3. Tidak bersikap sombong dan membanggakan diri ketika
memperoleh apa yang diinginkannya. Karena apa yang diperolehnya itu adalah
karunia yang diberikan Allah melalui sebab-sebab kebaikan dan kesuksesan yang
telah ditakdirkan bagi dirinya. Dengan demikian dia senantiasa akan bersyukur
kepada Allah atas karunia-Nya tersebut dan tidak membanggakan diri.
4. Tidak merasa sedih dan kesal hati di saat apa yang
diinginkan tidak tercapai atau apa yang tidak disenangi menimpa dirinya. Karena
hal itu terjadi dengan qadha' Allah Subhanahu
Wa Ta’ala, yang hanya
milik-Nya kekuasaan langit dan bumi, dan qadha' Allah itu pasti terjadi. Untuk
itu, dia senantiasa akan bersabar dalam menghadapinya dan mengharapkan
pahalanya di sisi Allah.
Hal ini telah diisyaratkan oleh Allah Subhanahu Wa Ta’ala dengan firman-Nya:
مَا أَصَابَ مِن مُّصِيبَةٍ
فِي الْأَرْضِ وَلَا فِي أَنفُسِكُمْ إِلَّا فِي كِتَابٍ مِّن قَبْلِ أَن نَّبْرَأَهَا
إِنَّ ذَلِكَ عَلَى اللَّهِ يَسِيرٌ. لِكَيْلَا تَأْسَوْا عَلَى مَا فَاتَكُمْ وَلَا
تَفْرَحُوا بِمَا آتَاكُمْ وَاللَّهُ لَا يُحِبُّ كُلَّ مُخْتَالٍ فَخُورٍ
"Tiada
suatu bencanapun yang menimpa di bumi dan (tidak pula) pada dirimu sendiri.

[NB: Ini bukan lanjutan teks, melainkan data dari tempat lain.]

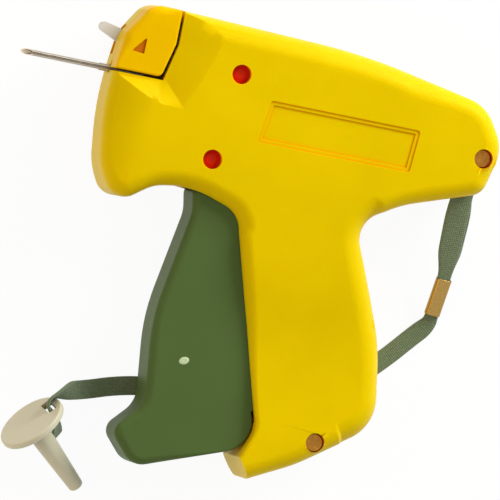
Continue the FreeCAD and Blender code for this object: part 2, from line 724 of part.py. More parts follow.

melainkan telah tertulis dalam kitab (Lauh Mahfuzh) sebelum Kami
menciptakannya. Sesungguhnya yang demikian itu adalah mudah bagi
Allah. (Kami jelaskan yang demikian itu) supaya kamu jangan berduka cita
terhadap apa yang luput darimu, dan supaya kamu jangan terlalu gembira terhadap
yang diberikan-Nya kepadamu. Dan Allah tidak menyukai setiap orang yang sombong
lagi membanggakan diri." (QS. Al-Hadid/57: 22-23).[]
[1]
Hadits shahih riwayat Al-Bukhori,
kitab At-Tauhid, bab 54; dan Muslim, kitab Al-Qadar, bab 1.
[2]
HR. Muslim, kitab Shalat
Al-Musafirin Wa Qashriha, bab 26, hadits Ke-21.
[3]
Al-Hasan bin Ali bin Abu Thalib (3-50
H. = 624-670 M) cucu Rasulullah Shallallahu 'Alaihi Wasallam.
[4]
Hadits riwayat At-Tirmidzi, Al-jami’
Ash-Shahih, kitab Al-Witr, bab 10; Imam Ahmad, Musnad, jilid
1 hal. 199,200; Abu Dawud, Sunan, kitab Al-Witr, bab 5.